Return only the lines running from the line that holds "obj.matrix_parent_inverse = Matrix.Identity(4)" to the line that holds "# bird, and", including both.

-- Start of AVAILABLE DATA --

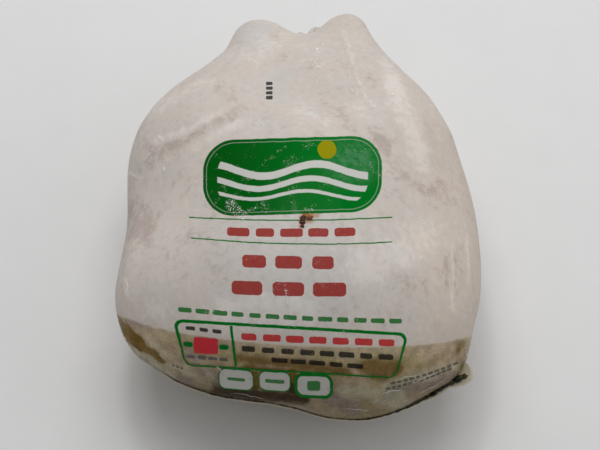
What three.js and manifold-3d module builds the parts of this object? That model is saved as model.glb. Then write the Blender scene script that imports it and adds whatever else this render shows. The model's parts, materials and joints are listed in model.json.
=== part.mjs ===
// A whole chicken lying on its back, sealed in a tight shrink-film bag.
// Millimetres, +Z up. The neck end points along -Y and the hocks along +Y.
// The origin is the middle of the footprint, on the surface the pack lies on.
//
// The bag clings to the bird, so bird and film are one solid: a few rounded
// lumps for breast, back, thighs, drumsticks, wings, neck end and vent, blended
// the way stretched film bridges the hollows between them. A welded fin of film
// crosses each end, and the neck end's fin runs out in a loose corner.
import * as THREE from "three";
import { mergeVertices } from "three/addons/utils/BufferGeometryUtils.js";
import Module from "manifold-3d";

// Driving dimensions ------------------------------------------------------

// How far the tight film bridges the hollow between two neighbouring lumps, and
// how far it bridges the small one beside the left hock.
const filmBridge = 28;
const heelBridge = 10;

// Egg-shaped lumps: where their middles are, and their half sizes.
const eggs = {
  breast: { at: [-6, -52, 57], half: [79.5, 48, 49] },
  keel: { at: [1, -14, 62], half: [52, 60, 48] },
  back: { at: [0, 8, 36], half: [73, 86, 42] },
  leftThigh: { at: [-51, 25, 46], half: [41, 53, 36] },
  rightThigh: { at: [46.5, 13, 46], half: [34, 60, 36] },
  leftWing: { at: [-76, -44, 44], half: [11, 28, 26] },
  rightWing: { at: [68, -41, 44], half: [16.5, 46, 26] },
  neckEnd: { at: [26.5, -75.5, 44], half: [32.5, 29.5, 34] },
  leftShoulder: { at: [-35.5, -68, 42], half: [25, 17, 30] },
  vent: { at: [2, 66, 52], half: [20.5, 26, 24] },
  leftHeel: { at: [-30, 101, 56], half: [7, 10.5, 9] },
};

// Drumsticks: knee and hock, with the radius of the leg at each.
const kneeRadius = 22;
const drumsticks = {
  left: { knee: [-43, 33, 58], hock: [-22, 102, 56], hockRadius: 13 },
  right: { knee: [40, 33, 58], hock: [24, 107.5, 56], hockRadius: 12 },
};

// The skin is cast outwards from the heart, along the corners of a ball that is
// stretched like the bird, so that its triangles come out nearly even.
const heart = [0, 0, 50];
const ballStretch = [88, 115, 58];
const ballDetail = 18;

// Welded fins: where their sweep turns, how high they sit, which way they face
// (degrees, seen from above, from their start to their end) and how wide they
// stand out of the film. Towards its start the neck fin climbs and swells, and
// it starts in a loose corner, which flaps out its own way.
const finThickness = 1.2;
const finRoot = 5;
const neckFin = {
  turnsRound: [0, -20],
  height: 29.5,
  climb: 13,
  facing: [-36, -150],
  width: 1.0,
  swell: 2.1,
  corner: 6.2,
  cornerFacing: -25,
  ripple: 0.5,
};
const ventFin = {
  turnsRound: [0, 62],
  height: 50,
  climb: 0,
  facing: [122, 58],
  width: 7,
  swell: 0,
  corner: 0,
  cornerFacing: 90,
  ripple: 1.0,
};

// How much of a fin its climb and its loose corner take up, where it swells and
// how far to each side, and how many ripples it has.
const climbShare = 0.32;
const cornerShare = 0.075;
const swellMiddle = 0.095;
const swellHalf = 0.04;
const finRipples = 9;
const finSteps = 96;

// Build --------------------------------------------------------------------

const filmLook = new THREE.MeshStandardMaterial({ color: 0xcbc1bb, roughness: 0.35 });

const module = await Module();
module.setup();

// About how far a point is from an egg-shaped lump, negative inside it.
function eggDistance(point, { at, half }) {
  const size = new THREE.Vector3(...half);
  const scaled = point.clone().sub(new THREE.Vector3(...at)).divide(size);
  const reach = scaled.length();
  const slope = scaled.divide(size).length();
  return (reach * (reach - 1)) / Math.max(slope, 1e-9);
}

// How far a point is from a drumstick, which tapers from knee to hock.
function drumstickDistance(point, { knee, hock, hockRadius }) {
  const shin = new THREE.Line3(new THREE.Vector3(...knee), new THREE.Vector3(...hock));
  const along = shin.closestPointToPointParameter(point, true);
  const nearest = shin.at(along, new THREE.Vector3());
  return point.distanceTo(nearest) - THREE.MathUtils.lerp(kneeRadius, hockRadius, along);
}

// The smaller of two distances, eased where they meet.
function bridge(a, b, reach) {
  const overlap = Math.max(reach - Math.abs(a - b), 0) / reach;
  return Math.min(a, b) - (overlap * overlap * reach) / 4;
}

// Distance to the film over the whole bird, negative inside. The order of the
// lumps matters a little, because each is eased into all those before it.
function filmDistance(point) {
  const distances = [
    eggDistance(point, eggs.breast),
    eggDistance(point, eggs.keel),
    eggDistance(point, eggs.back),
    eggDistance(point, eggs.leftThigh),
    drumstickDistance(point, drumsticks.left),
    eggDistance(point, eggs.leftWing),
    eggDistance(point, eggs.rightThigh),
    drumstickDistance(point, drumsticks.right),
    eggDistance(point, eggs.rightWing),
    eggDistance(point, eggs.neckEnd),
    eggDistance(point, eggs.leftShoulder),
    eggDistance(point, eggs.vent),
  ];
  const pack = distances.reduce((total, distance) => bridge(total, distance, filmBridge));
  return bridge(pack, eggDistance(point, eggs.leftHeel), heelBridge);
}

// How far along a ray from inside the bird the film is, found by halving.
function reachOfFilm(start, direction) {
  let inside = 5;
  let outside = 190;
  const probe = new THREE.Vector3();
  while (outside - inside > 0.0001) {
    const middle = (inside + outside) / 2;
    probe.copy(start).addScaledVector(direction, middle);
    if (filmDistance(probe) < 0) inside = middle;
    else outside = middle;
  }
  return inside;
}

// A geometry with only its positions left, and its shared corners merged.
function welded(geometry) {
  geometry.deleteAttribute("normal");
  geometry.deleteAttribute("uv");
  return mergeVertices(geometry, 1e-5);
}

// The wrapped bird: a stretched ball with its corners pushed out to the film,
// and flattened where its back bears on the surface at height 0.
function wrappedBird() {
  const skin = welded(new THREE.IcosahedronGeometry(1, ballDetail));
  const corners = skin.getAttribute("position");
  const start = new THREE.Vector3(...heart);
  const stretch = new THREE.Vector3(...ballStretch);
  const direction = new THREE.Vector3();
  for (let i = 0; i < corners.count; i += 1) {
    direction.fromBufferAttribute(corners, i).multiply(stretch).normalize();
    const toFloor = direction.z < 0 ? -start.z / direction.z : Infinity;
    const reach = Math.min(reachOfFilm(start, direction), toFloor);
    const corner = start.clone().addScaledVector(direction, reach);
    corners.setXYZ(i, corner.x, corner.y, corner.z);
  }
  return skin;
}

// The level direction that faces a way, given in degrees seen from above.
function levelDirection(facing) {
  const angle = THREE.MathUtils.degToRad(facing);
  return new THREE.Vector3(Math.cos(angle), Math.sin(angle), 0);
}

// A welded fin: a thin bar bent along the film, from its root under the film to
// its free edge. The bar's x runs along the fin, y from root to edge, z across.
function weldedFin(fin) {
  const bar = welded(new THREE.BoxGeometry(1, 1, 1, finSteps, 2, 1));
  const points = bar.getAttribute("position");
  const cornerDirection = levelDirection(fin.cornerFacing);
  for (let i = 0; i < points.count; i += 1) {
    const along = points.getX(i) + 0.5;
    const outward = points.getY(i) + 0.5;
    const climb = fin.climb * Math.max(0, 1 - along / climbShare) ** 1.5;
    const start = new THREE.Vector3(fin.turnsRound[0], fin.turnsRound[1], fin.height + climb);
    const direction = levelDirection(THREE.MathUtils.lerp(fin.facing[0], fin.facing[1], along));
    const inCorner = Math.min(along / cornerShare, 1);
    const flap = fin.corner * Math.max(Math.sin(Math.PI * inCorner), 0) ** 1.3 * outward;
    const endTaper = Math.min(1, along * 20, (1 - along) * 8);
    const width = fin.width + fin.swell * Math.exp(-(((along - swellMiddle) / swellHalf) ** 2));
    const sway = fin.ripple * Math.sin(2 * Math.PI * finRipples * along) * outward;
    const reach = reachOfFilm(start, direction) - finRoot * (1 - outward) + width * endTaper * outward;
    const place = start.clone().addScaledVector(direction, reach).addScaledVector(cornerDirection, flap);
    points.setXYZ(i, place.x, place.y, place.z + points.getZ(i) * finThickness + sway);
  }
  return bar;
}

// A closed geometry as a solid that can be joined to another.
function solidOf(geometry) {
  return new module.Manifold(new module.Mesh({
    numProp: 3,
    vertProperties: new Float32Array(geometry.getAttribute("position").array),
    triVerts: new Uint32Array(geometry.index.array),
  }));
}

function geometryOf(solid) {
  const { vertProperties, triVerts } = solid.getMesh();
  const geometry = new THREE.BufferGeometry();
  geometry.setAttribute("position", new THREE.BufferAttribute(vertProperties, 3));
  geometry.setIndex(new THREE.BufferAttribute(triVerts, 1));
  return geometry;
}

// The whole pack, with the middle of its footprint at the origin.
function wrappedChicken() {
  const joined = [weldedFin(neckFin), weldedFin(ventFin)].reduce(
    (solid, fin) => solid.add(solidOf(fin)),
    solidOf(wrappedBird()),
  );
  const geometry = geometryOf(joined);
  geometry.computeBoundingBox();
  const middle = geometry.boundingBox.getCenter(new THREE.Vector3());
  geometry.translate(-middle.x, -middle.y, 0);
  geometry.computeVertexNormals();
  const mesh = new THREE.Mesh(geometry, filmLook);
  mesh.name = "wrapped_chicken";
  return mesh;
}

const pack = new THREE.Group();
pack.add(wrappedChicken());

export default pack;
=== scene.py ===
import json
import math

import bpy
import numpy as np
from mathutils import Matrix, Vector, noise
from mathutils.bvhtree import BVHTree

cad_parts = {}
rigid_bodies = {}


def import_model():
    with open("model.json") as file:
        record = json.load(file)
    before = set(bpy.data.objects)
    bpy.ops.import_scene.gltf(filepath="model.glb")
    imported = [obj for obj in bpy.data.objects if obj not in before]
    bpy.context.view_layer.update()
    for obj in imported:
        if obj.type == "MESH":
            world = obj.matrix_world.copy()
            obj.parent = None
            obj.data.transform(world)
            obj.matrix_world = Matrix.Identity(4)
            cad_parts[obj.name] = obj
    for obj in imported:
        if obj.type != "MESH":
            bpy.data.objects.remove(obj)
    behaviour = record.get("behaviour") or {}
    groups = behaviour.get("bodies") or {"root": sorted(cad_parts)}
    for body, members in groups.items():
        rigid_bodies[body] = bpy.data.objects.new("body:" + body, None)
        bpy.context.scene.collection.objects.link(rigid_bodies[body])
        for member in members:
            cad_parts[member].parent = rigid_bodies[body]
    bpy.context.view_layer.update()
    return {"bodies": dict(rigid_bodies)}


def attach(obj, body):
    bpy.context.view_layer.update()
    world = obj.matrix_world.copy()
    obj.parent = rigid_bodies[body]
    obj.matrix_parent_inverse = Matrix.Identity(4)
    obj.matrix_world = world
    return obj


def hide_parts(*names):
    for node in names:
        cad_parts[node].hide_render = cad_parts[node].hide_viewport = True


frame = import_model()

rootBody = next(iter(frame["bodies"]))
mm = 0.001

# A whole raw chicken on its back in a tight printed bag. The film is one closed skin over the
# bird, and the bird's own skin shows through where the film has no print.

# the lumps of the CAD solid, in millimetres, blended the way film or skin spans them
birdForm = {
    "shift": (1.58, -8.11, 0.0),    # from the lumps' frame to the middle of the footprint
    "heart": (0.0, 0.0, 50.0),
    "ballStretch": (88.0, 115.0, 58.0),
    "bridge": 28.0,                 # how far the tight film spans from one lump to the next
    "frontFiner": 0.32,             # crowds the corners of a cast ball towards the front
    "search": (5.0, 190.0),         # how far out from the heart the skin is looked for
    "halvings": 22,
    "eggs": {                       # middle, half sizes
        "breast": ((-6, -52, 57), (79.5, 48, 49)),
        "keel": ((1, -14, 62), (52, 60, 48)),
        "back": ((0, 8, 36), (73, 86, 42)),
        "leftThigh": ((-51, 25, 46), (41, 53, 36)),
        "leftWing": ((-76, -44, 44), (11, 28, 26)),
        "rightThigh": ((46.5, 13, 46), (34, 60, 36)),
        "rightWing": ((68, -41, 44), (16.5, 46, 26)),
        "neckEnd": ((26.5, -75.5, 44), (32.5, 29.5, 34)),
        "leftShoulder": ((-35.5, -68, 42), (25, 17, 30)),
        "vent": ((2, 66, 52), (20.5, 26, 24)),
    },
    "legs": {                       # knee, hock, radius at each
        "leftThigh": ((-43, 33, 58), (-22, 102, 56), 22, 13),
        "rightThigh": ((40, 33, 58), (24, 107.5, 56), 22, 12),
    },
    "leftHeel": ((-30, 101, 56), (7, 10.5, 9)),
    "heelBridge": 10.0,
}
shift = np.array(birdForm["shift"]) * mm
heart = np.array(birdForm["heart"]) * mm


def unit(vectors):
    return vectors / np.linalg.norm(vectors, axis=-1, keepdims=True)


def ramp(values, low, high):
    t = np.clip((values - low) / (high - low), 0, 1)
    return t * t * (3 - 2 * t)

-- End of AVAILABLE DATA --

**FINISHED ANSWER:**
    obj.matrix_parent_inverse = Matrix.Identity(4)
    obj.matrix_world = world
    return obj


def hide_parts(*names):
    for node in names:
        cad_parts[node].hide_render = cad_parts[node].hide_viewport = True


frame = import_model()

rootBody = next(iter(frame["bodies"]))
mm = 0.001

# A whole raw chicken on its back in a tight printed bag. The film is one closed skin over the
# bird, and the bird's own skin shows through where the film has no print.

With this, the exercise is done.